On the inside, not much changes. Interiors can be suited to the truck's purpose--for example, there is a work-truck interior that can be hosed down for easy cleaning. On models with more upscale interiors, the materials are mainly easy on the eye, although there may be too much plastic or fake wood paneling in some places.

Visibility is generally good, although the new louvers on the hood affect forward vision somewhat. Road and wind noise is generally hushed, but the engines--the diesel especially--can get loud under throttle. That said, the Duramax is still quieter, at least to my ears, than the competitors' diesels.

The Wi-Fi system works well, with fairly quick connection speeds, although coverage can be spotty when driving through mountainous or rural areas.

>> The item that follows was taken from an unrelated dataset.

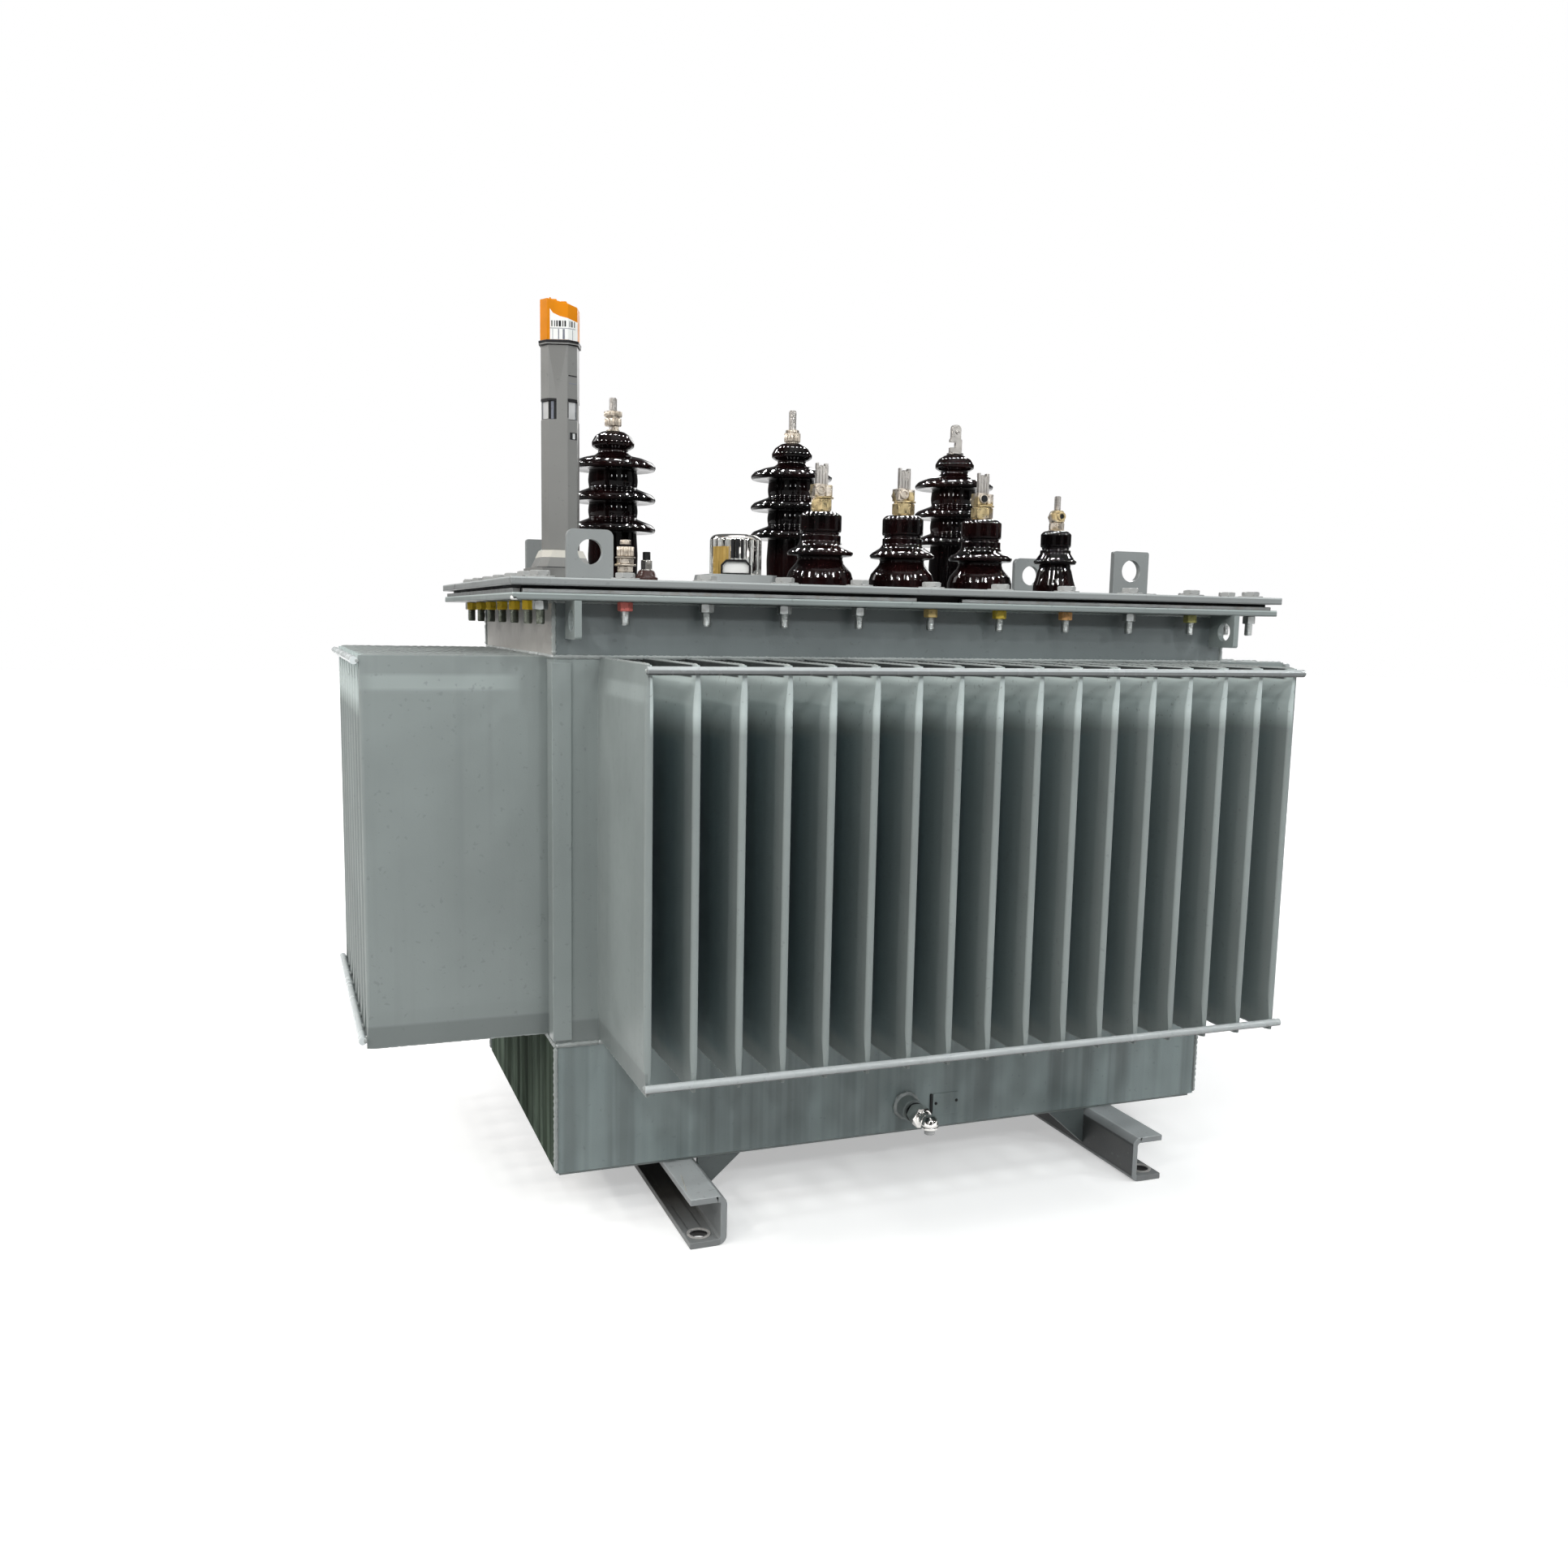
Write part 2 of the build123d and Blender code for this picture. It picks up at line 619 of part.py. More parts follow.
def all_nodes():
    nodes = {"bottom_plate": bottom_plate()}
    for side, plate in wall_plates(pan_height, plate_thick, pan_bottom).items():
        nodes["pan_wall_" + side] = plate
    for side, wall in corrugated_walls().items():
        nodes["corrugated_wall_" + side] = wall
    for side, plate in wall_plates(rim_height, plate_thick, rim_bottom).items():
        nodes["rim_wall_" + side] = plate
    nodes["fin_rods"] = fin_rods()
    nodes["corner_posts"] = corner_posts()
    right_foot = foot()
    nodes["foot_right"] = right_foot
    nodes["foot_left"] = Rot(0, 0, 180) * right_foot
    nodes["foot_gussets"] = foot_gussets()
    nodes["tank_flange"] = flange()
    nodes["cover_gasket"] = gasket()
    nodes["gasket_stop_bars"] = gasket_stop_bars()
    nodes["cover"] = cover()
    nodes["cover_lug_front_left"] = cover_lug(lug_left_x, -1, lug_round_radius)
    nodes["cover_lug_front_right"] = cover_lug(lug_right_x, -1, lug_square_radius)
    nodes["cover_lug_rear_left"] = cover_lug(lug_left_x, 1, lug_square_radius)
    nodes["cover_lug_rear_right"] = cover_lug(lug_right_x, 1, lug_round_radius)
    nodes["tank_lugs_front"] = side_lugs(-1)
    nodes["tank_lugs_rear"] = side_lugs(1)
    for i in range(hv_count):
        x = hv_centre_x + (i - (hv_count - 1) / 2) * hv_pitch
        nodes[f"hv_bushing_{i + 1}"] = hv_bushing(x)
        last = i == hv_count - 1
        nodes[f"hv_terminal_{i + 1}"] = hv_palm_terminal(x) if last else hv_stud_terminal(x)
    for i in range(lv_count):
        x = lv_first_x + i * lv_pitch
        nodes[f"lv_bushing_{i + 1}"] = lv_bushing(
            x, lv_height, lv_top_radius, lv_top_height, lv_groove_radius,
            lv_shed_radius, lv_waist_radius, lv_bell_radius)
        nodes[f"lv_terminal_{i + 1}"] = lv_flag_terminal(x)
    x = lv_first_x + lv_count * lv_pitch
    nodes["neutral_bushing"] = lv_bushing(
        x, neutral_height, neutral_top_radius, neutral_top_height, neutral_groove_radius,
        neutral_shed_radius, neutral_waist_radius, neutral_bell_radius)
    nodes["neutral_terminal"] = neutral_terminal(x)
    nodes["gauge_base"] = gauge_base()
    nodes["gauge_tube"] = gauge_tube()
    nodes["gauge_cap"] = gauge_cap()
    nodes["tap_changer_plate"] = tap_plate()
    nodes["tap_changer_cap"] = tap_cap()
    nodes["filler_plug"] = filler_plug()
    nodes["drain_valve"] = drain_valve()
    return nodes


os.makedirs("parts", exist_ok=True)
for name, shape in all_nodes().items():
    export_step(shape, f"parts/{name}.step")
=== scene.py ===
import json
import math
import random

import bmesh
import bpy
from mathutils import Matrix, Vector

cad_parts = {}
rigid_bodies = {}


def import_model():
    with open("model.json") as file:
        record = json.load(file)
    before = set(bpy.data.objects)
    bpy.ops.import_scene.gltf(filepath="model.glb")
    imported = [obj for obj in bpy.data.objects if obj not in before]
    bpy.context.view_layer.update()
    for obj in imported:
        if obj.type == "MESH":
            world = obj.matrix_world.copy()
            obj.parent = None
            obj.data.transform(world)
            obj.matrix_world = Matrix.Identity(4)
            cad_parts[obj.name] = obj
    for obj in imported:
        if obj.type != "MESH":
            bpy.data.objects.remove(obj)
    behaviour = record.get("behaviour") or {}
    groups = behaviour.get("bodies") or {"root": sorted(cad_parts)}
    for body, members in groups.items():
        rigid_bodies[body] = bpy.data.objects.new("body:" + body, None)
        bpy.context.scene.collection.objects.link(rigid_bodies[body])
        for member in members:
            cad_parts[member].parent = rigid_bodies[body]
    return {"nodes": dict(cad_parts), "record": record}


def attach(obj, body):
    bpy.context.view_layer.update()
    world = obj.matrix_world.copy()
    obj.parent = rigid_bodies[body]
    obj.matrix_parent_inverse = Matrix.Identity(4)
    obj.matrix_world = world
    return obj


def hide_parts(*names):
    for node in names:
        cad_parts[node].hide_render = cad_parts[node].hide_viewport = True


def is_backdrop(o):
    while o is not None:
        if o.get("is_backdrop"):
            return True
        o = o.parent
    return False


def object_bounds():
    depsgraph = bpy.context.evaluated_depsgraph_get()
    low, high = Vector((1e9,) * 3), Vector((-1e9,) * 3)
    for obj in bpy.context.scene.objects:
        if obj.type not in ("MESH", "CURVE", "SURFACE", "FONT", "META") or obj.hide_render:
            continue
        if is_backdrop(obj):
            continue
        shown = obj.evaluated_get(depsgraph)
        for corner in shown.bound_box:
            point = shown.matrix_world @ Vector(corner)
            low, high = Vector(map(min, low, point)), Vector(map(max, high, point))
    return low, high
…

Work trucks are meant to do just that, and the 2011 Sierra and Silverado HDs seem more than capable. Numbers-wise, the Ford and GM trucks are about even, so buyers will need to choose based on aesthetic preferences and driving experience.

Denali buyers will likely be either fleet bosses or family-types who want a luxury truck to tow their boat to the lake. The rest of the lineup seems aimed at the regular Joe or Jane farmer or construction worker. But really, the bull's-eye here wears a blue oval on its grille.

General Motors and Ford have been shooting it out since almost day one of the auto industry, and Chrysler has never been shy about joining the party. Now that GM's entry into the fray is up to date, let the barroom arguments begin anew.